Конечно, как бы мы не поступали, ища прежде всего удовольствия и личного удовлетворения, или же обдуманно отказываясь от предстоящих нам наслаждений во имя чего то лучшего, мы всегда поступаем в том направлении, в котором, в данную минуту мы находим наибольшее удовлетворение. Мыслитель гедонист может, поэтому сказать, что вся нравственность сводится на искание каждым того, что ему приятнее, хотя бы даже мы поставили себе целью как Бентам, наибольшее благо наибольшего числа людей. Но из этого еще не следует, чтобы поступивши известным образом, я через несколько минут, а может быть и всю жизнь не жалел бы о том, что поступил так, а не иначе.

Из чего, если не ошибаюсь, надо заключить, что те писатели, которые утверждают, что „каждый ищет того, что ему дает наибольшее удовлетворение”, ничего еще не разрешают, так что коренной вопрос о выяснении основ нравственного, что составляет главную задачу всякого исследования о нравственном, остается по-прежнему открытым.

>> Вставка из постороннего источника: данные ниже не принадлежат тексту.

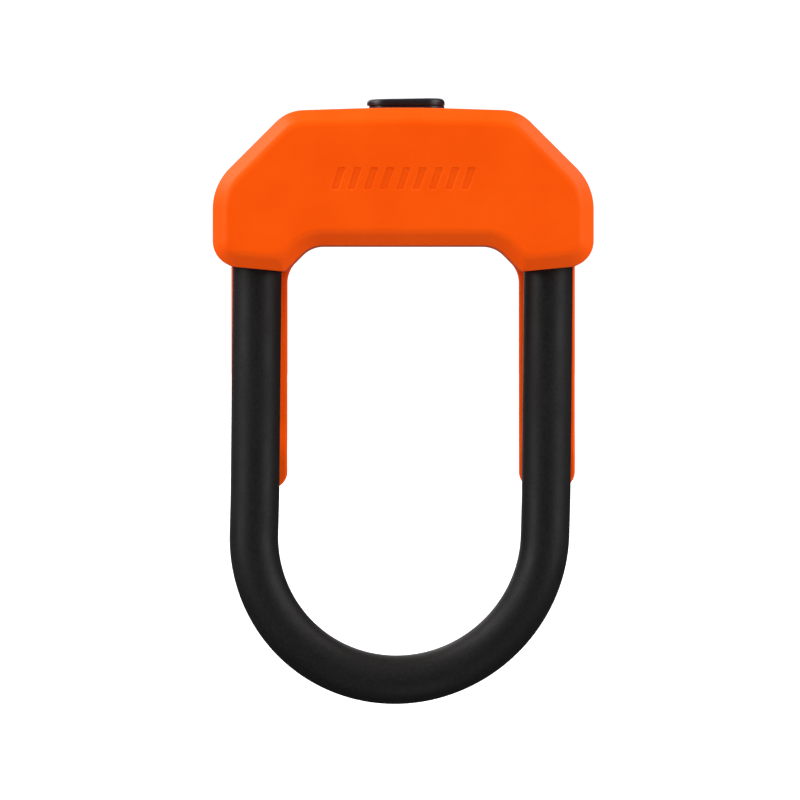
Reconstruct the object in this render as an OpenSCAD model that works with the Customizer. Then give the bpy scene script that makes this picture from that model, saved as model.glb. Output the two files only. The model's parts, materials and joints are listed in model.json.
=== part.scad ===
// Compact clip-on U lock. Millimetres, +Z up, front of the lock towards -Y.
// The origin is the middle of the crossbar's underside, in the plane of the shackle legs.
// The lock is drawn closed with its bolts drawn back, so the shackle can be pulled out.

/* [Shackle] */
// Clear width between the coated legs
bay_w = 84; // [80:1:90]
// Clear height from the crossbar to the inside of the bow
bay_h = 142; // [125:1:160]
// Diameter of the hardened steel bar
steel_d = 13; // [12:0.5:13.5]
// Thickness of the soft coat on the bar
coat = 2; // [1.5:0.1:2]
// How far the steel legs reach above the crossbar's underside
leg_top = 22.4; // [22:0.1:22.6]

/* [Case] */
// Overall width of the case
case_w = 131.4; // [131:0.1:134]
// Height of the case above its underside
case_h = 47.8; // [47.6:0.05:49]
// Front face, measured forward from the leg plane
case_front = 18; // [17.8:0.1:20]
// Back face, measured back from the leg plane
case_back = 20.5; // [20.2:0.1:22]
// Wall of the moulded covers
wall = 2.4; // [2:0.1:2.5]
// How far the feet hang below the underside
foot_drop = 9.06; // [8.5:0.05:10]
// Width of the soft bevel round the front face
front_bevel = 5; // [3:0.5:6]
// Width of the bevel round the back face
back_bevel = 2.6; // [1:0.2:3]

/* [Belt clips] */
// Width of a clip arm
clip_w = 19.6; // [18:0.2:20]
// Thickness of a clip arm
clip_t = 3.6; // [3:0.1:3.8]
// Lowest point of a clip arm, below the underside
clip_drop = 84.5; // [70:0.5:95]
// How far the arm bows towards the leg near its tip
clip_nip = 2; // [1:0.1:2.5]

/* [Lock] */
// Travel of each bolt
bolt_travel = 4.5; // [4:0.1:4.6]
// Diameter of each bolt
bolt_d = 11; // [10:0.5:11]
// Radius of the rotor that the key turns
rotor_r = 6.5; // [6.3:0.1:6.6]
// Number of coded discs in the rotor
disc_count = 7; // [5:1:7]

/* [Keyhole] */
// Length of the dust cover
cover_l = 27; // [26:0.2:28]
// Width of the dust cover
cover_w = 14; // [13.4:0.2:15]
// Height of the dust cover above the top of the case
cover_top = 3.8; // [3:0.1:5]

/* [Hidden] */
$fn = 96;
eps = 0.05;

// Shackle
steel_r = steel_d / 2;
sleeve_r = steel_r + coat;
leg_x = bay_w / 2 + sleeve_r;
bow_z = -(bay_h - bay_w / 2);
sleeve_top = 2.4;
sleeve_gap = 0.05;
tip_chamfer = 1;

// Case outline, right half: [x, z, corner radius], from the underside round to the crown
half_w = case_w / 2;
diagonal = 86.5;
crown_r = 600;
shoulder_z = 46.5;
underside_half = 32;
right_corners = [
    [underside_half, 0, 10],
    [leg_x - sleeve_r - 1.1, -foot_drop, 1.5],
    [half_w, -foot_drop + 2.36, 9],
    [half_w, diagonal - half_w, 20],
    [diagonal - shoulder_z, shoulder_z, 14]
];
crown = [[0, case_h, crown_r]];
corner_steps = 8;
bevel_steps = 5;
bevel_slope = 0.9;

// Steel crossbar and its bores
steel_bottom = 3;
steel_top = 30;
steel_half_d = 15;
steel_end = 61;
steel_diagonal = diagonal - 4.8;
steel_edge = 2.5;
cavity_floor = steel_bottom - 0.1;
leg_bore_r = steel_r + 0.2;
seal_r = sleeve_r + 2.2;
seal_low = -5;
seal_high = -0.8;
bolt_z = 12.5;
bolt_r = bolt_d / 2;
channel_r = bolt_r + 0.1;
bolt_tip = leg_x - steel_r - 0.9;
bolt_root = 2;
bolt_flat = 3.5;
bolt_flat_l = 15;
notch_depth = 4.4;
notch_half = bolt_r + 0.4;
plug_x = leg_x + leg_bore_r + 0.3;

// Scroll cam: the groove radius grows evenly as the rotor turns
cam_turn = 90;
cam_r = 12.2;
pin_r = 1.5;
pin_rest = 5;
groove_half = pin_r + 0.2;
groove_steps = 18;
cam_bottom = bolt_z + bolt_flat + 0.4;
cam_groove = 3;
cam_top = cam_bottom + 5.2;
cam_bore_r = 12.5;
tail_side = 6;

// Lock cylinder
washer_t = 0.7;
housing_bottom = cam_top + washer_t + 0.1;
housing_top = 44.8;
housing_r = 11;
rotor_gap = 0.08;
rotor_bottom = housing_bottom + 0.3;
rotor_top = 44.2;
rotor_flange_r = 8;
rotor_flange_h = 1.4;
disc_bore_r = 5.2;
disc_r = 5;
disc_t = 1.5;
spacer_t = 0.6;
stack_bottom = 27;
face_t = 2;
keyway_w = 2.6;
keyway_l = 8;
sidebar_w = 2;
sidebar_in = 4.2;
sidebar_out = 6.2;
sidebar_l = disc_count * disc_t + (disc_count - 1) * spacer_t;
guard_l = 44;
guard_w = 26;
guard_top = steel_top + 2.5;
guard_screw_x = 17.5;
guard_screw_r = 2;
guard_screw_l = 6.5;
guard_head_r = 3.3;
guard_head_h = 1.7;
hex_socket_r = 1.3;
pin_x = 12;
pin_z = 26;
housing_pin_r = 1.5;

// Keyhole; its surround and cover reach further over the rivet's side
crown_z = case_h - 0.29;
cap_x = 0.9;
stadium_half = (cover_l - cover_w) / 2;
bezel_flange_r = cover_w / 2 - 0.1;
bezel_neck_r = 6;
bezel_low = 45;
bezel_seat = crown_z - 0.6;
bezel_top = crown_z + 1;
keyhole_r = 4.6;
rivet_x = 9.9;
rivet_r = 1.2;
rivet_head_r = 2;
rivet_head_h = 0.5;
cover_low = bezel_top + 0.35;

// Belt clips
bead_r = 3.2;
bead_y = 15.3;
bead_z = -1.2;
clip_x = leg_x - 0.3;
clip_inner = clip_x - clip_w / 2;
gusset_r = 10;
gusset_gap = 0.45;
nip_start = 60;
nip_length = 24;
clip_corner = 6;
clip_steps = 30;

// Screws
cover_screws_at = [[20, 39], [37, 37]];
boss_r = 3.6;
screw_r = 1.3;
screw_hole_r = 1.7;
screw_head_r = 2.8;
screw_head_h = 2.4;
screw_seat = 12;
screw_socket_r = 1.1;
back_boss_r = boss_r + 0.8;

// ---- outline helpers: corners run anticlockwise, with the inside on their left ----

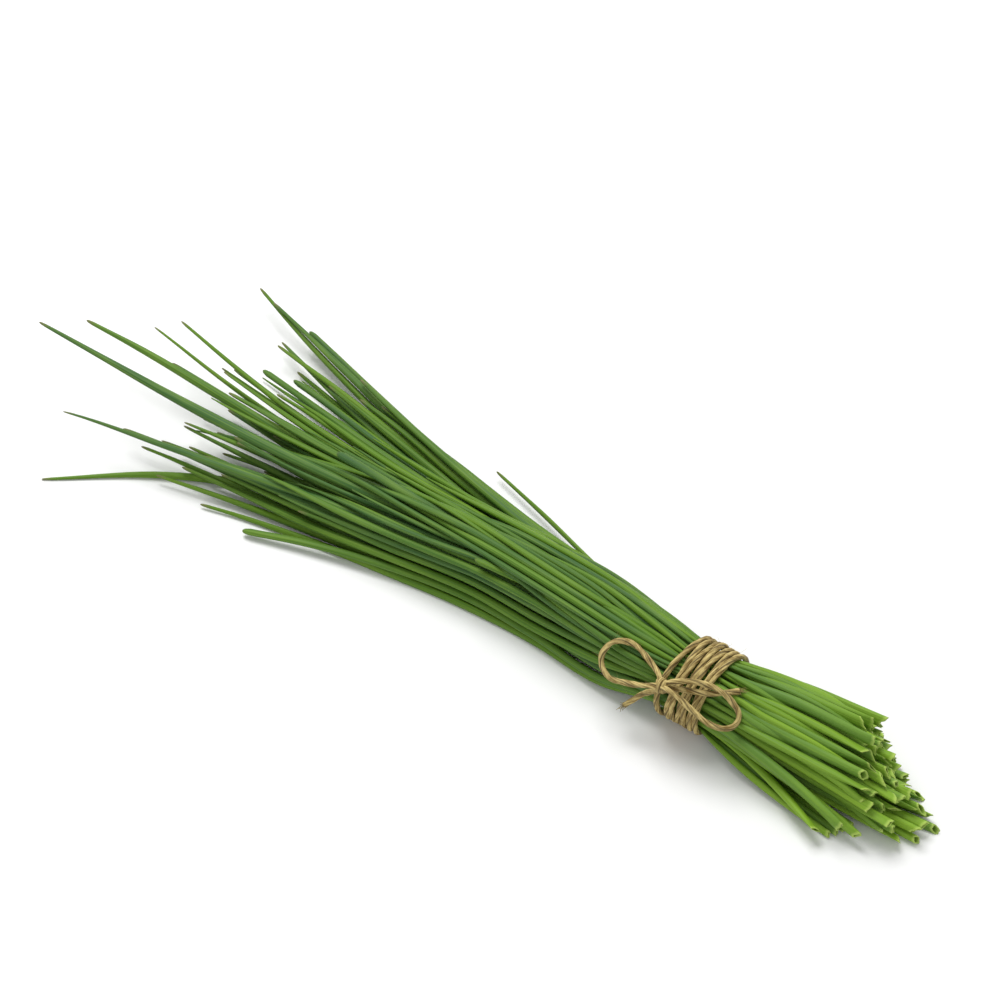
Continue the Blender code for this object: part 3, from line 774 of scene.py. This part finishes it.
def addFibre(bm, grooveShade, start, direction, length, thickness):
    bendTo = anyWay() * fibre["curl"]
    points = [start + direction * length * t + bendTo * length * t * t for t in fibre["points"]]
    line = np.array([tuple(point) for point in points])
    _, sides, tops = sidesAlong(line)

    def place(around, row):
        angle = 2 * math.pi * around
        size = thickness * (1 - fibre["taper"] * row)
        spot = line[row] + size * (sides[row] * math.cos(angle) + tops[row] * math.sin(angle))
        spot[2] = max(spot[2], fibre["lowest"])
        return Vector(spot), 0.0

    gridTube(bm, fibre["sides"], len(line), [grooveShade], place)


bm = bmesh.new()
grooveShade = bm.verts.layers.float.new("grooveShade")
wrapLine = fromTie(wrapPoints)
bowLine = np.concatenate([fromTie(points) for points, _ in cordRoutes.values()])
for index in range(fuzz["count"]):
    line = wrapLine if index % 3 else bowLine  # one in three on the bow
    spot = Vector(line[chance.randrange(len(line))])
    if spot.z < fuzz["lowest"]:
        continue
    out = anyWay()
    out.z = abs(out.z)
    out.normalize()
    length = chance.uniform(*fuzz["length"])
    addFibre(bm, grooveShade, spot + out * fuzz["from"], out, length, fuzz["thickness"])
fuzzPiece = finishMesh(bm, "juteFuzz", juteMaterial)
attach(fuzzPiece, "root")

# frayed ends of the tails
frayed = {
    "count": 16,
    "thickness": 0.13 * mm,
    "length": (0.95 * mm, 1.9 * mm),
    "spread": 0.22 * mm,
    "rooted": 0.6 * mm,  # before the end
    "splay": 0.16,
}
for name, key in (("frayLeft", "tailLeft"), ("frayRight", "tailRight")):
    before, end = [Vector(point) for point in fromTie(bow[key][-2:])]
    onward = (end - before).normalized()
    bm = bmesh.new()
    grooveShade = bm.verts.layers.float.new("grooveShade")
    for _ in range(frayed["count"]):
        spread = anyWay()
        start = end + spread * frayed["spread"] - onward * frayed["rooted"]
        direction = (onward + spread * frayed["splay"]).normalized()
        length = chance.uniform(*frayed["length"])
        addFibre(bm, grooveShade, start, direction, length, frayed["thickness"])
    piece = finishMesh(bm, name, juteMaterial)
    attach(piece, "root")
print("fibres made")


# floor and light
studio = {
    "floor": (0.9, 0.9, 0.9, 1),
    "floorRoughness": 0.9,
    "floorSize": 6.0,
    "world": 0.52,
    "key": {"power": 14.0, "size": 0.7, "place": (-0.48, 0.32, 1.14)},
    "fill": {"power": 1.5, "size": 1.4, "place": (0.5, -0.9, 0.9)},
}
floorFinish = Finish("floor", Base_Color=studio["floor"], Roughness=studio["floorRoughness"])
bm = bmesh.new()
bmesh.ops.create_grid(bm, x_segments=1, y_segments=1, size=studio["floorSize"] / 2)
floor = finishMesh(bm, "floor", floorFinish.material)
floor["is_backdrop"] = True
for name in ("key", "fill"):
    made = bpy.data.lights.new(name, "AREA")
    made.shape = "SQUARE"
    made.size = studio[name]["size"]
    made.energy = studio[name]["power"]
    lamp = bpy.data.objects.new(name, made)
    place = Vector(studio[name]["place"])
    lamp.location = place
    lamp.rotation_euler = (-place).to_track_quat("-Z", "Y").to_euler()
    bpy.context.scene.collection.objects.link(lamp)
world = bpy.data.worlds.new("studio")
world.use_nodes = True
world.node_tree.nodes["Background"].inputs["Color"].default_value = (1, 1, 1, 1)
world.node_tree.nodes["Background"].inputs["Strength"].default_value = studio["world"]
bpy.context.scene.world = world
bpy.context.scene.view_settings.view_transform = "Standard"
print("studio ready")

sizes = {"cad": [list(corner) for corner in cadBox], "visual": [list(corner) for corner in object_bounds()]}
print("sizes kept")
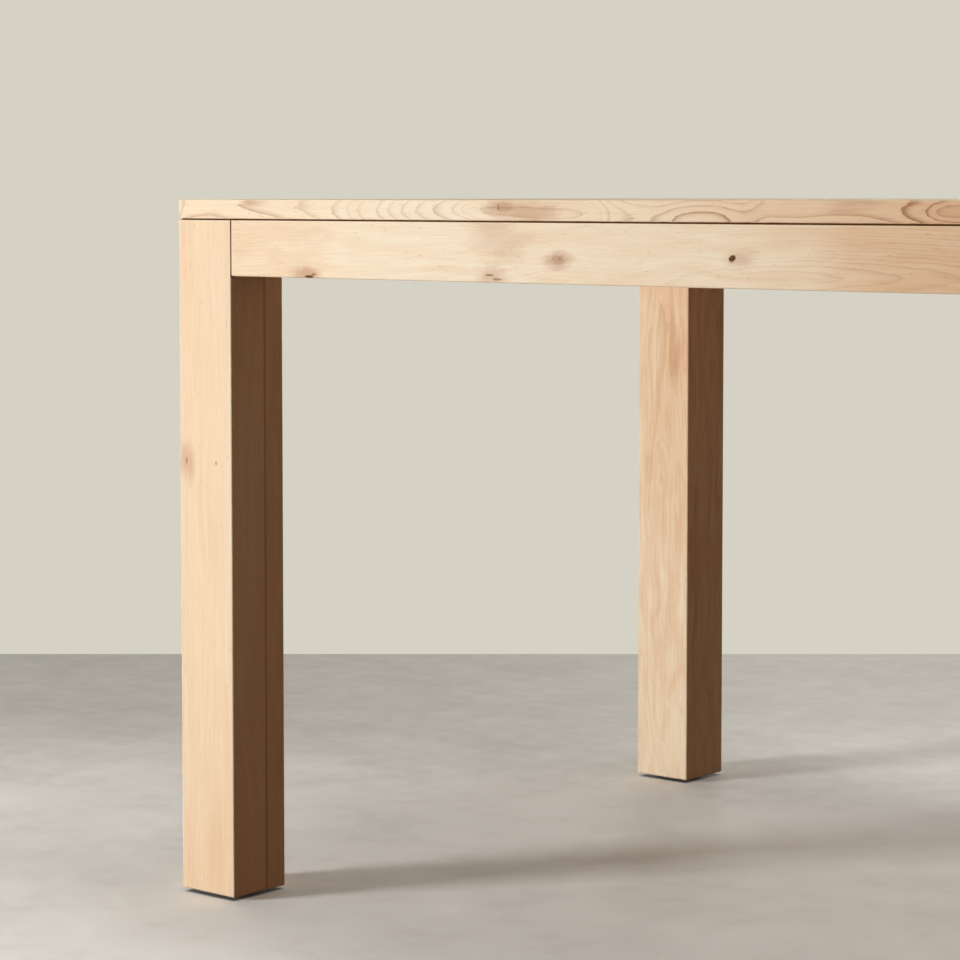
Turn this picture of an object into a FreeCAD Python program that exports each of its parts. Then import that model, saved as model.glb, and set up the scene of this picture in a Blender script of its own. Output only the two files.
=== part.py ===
import FreeCAD, Part
import math
import os

# Parsons dining table in solid oak: four square legs, aprons flush with their outer faces, and a
# thin top of edge-glued boards whose edge is flush with the frame below it. A shallow rebate round
# the underside of the top leaves a shadow line between top and frame.
#
# Each leg is glued up from a thick and a thin board and comes off for shipping. Two hanger bolts
# in the flat on its inner corner pass through a bent steel bracket, whose hooked ends sit in kerfs
# in the two aprons, and their nuts pull the leg against the ends of both aprons.
#
# Frame: the origin is on the floor under the centre of the top. +X runs along the table, +Y runs
# from front to rear, +Z is up. Lengths are in millimetres.
#
# What belongs to one corner is modelled in a corner frame: its origin is on the vertical line of
# the table's outer corner, and both x and y point inwards along the edges of the table. All four
# corners are the same parts, each turned by a quarter.

# Overall size
LENGTH = 1829.0
DEPTH = 914.0
HEIGHT = 762.0

# Tabletop
TOP_THICKNESS = 22.0
TOP_BOARDS = 7
TOP_ARRIS = 1.2
TOP_CORNER_ROUND = 2.0
REVEAL_HEIGHT = 2.0
REVEAL_DEPTH = 3.0

# Legs
LEG_SIZE = 80.0
THICK_BOARD = 51.0
LEG_ARRIS = 2.0
FOOT_CHAMFER = 1.5
CORNER_FLAT_CUT = 14.0
FLAT_ABOVE_APRON_BOTTOM = 4.0

# Aprons
APRON_HEIGHT = 60.0
APRON_THICKNESS = 25.0
APRON_ARRIS = 1.5
APRON_END_ROUND = 2.0

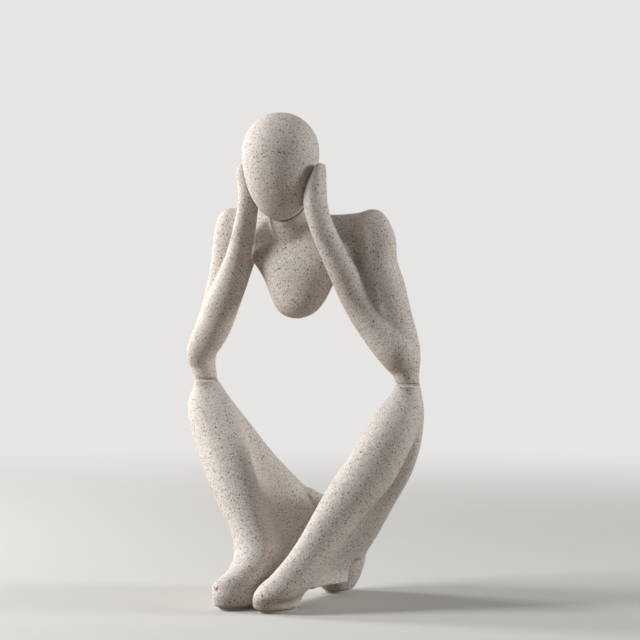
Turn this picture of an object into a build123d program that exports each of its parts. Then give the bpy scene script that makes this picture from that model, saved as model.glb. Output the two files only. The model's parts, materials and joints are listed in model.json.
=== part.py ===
"""A seated thinker figure in cast sandstone-effect resin, in millimetres.

The figure sits on the floor with its knees up, rests an elbow on each knee and holds its
plain egg-shaped head between its hands. It faces -Y, its own left is +X and +Z is up. The
origin is on the floor, at the middle of the figure's width and depth.

Every limb is a tube lofted through rings along a path. A path runs from one anchor point to
another, and its rows say where each ring stands between them, as shares of the limb.
"""

import os
from math import cos, pi, sin, sqrt

from build123d import *

# The whole figure
figure_height = 259.0  # crown above the floor
joint_height = 116.8  # the seam where each elbow stands on its knee
knee_out = 61.2  # from the middle line to a knee
knee_back = 7.5
neck_width = 12.2  # the narrow place between elbow and knee

# Head
head_width = 40.6
crown_rise = 20.9  # from the widest level up to the crown
jaw_drop = 35.7  # from the widest level down to the chin
head_lead = 19.5  # how far the head's axis stands in front of the origin

# Torso
shoulder_drop = 60.0  # from the crown down to the shoulders
shoulder_out = 41.5
shoulder_back = -0.5
torso_shift = 2.0  # the shoulders lean this far to the figure's left
right_shoulder_rise = 1.3  # the right shoulder stands this much higher
shoulder_half_split = 29.5  # each arm's casting meets the torso this far from the torso's middle
girdle_sag = 5.0  # the bar between the shoulders hangs this far below them, at the neck
girdle_thickness = 22.0
chest_width = 60.0
chest_depth = 29.0
chest_length = 43.2  # from the bar's middle down to the tip
throat_width = 25.0
throat_rise = 22.0  # the neck runs this far up, to end inside the head
throat_lead = 14.5  # and this far forward
cup_share = 0.62  # of the neck's run, where its pin is centred

# Arms
upper_arm_width = 19.4
forearm_width = 18.8
hand_out = 23.8  # from the middle line to a fingertip
hand_drop = 27.0  # from the crown down to the fingertips

# Legs
thigh_width = 26.0
shin_width = 27.6
hip_back = 47.0
hip_height = 17.0
left_ankle_out = 27.0
left_ankle_lead = 31.0
left_ankle_height = 33.3
right_ankle_out = 10.9
right_ankle_lead = 28.5
right_ankle_height = 29.4
web_thickness = 13.0  # the recessed wall that closes the bend of each leg

# Feet
foot_length = 28.6
foot_width = 17.5
foot_height = 17.0
toe_height = 7.0  # from the sole to the middle of the toes
foot_lead = 39.5  # from the origin forward to the middle of each sole
left_foot_out = 9.2
right_foot_out = 14.3
foot_turn = 17.0  # degrees, both feet point this much to the figure's right

# Seat
seat_width = 15.5
seat_depth = 19.5
seat_height = 32.0
saddle_height = 51.5  # the floor of the hollow between the thighs
saddle_thickness = 25.0
saddle_lead = 3.5  # the saddle's middle stands this far in front of the hips
seat_half_split = 16.0  # the seat casting meets each thigh this far from the middle
seat_front = 34.0  # and the webs of the legs this far behind the origin

# Pads, pins and bonds
pad_thickness = 1.5
pad_inset = 1.0
pin_width = 5.0
pin_clearance = 0.2  # on the width of every pin's bore
pin_length = 26.0
hip_pin_length = 17.0
bore_end_gap = 0.4
bond_thickness = 0.6
bond_rim = 0.2  # a squeezed-out bond stands this far past the neck
head_gap = 0.3
palm_bond_width = 7.0
palm_drop = 38.0  # from the crown down to the palms' bonds
middle_gap = 0.3  # between the two legs' webs on the middle line

pull_share = 4 / 3 * (sqrt(2) - 1)  # of the half size, which draws a quarter of an ellipse

os.makedirs("parts", exist_ok=True)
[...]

Не решают его и те, кто подобно современным утилитаристам — Бентаму, Миллю и многим другим — отвечают: „Удержавшись от нанесения обиды за обиду, вы только избавили себя от лишней неприятности, от упрека самому себе за невоздержанность, за грубость, которой вы не одобрили бы по отношению к себе. Вы пошли путем, который вам дал наибольшее удовлетворение; и теперь вы, может быть, даже думаете: „Как разумно, как хорошо я поступил”. К чему иной „реалист” еще прибавит: — „Пожалуйста не говорите мне о вашем альтруизме и любви к ближнему. Вы поступили как умный эгоист, — вот и все“. А между тем вопрос о нравственном ничуть не подвинулся после всех таких рассуждений. Мы ничего не узнали о его происхождении и ничего о том, — нужно ли благожелательное отношение к людям и если желательно, то в какой мере. Перед мыслителем по прежнему встает вопрос: — Неужели „нравственное” представляет случайное явление в жизни людей и, до некоторой степени в жизни общительных животных? Неужели оно не имеет никакого более глубокого основания, чем случайно благодушное мое расположение, а затем заключение моего ума, что в конце концов такое благодушие выгодно для меня, так как оно избавляет меня от других неприятностей. Мало того. Раз люди считают, что не на всякое оскорбление следует отвечать благодушием; что есть оскорбления, которых никто не должен допускать, кому бы они не были нанесены, то — неужели же нет никакого мерила, при помощи которого мы могли бы делать различия между разными оскорблениями, и все это — дело личного расчета, а то и просто минутного расположения, случайности.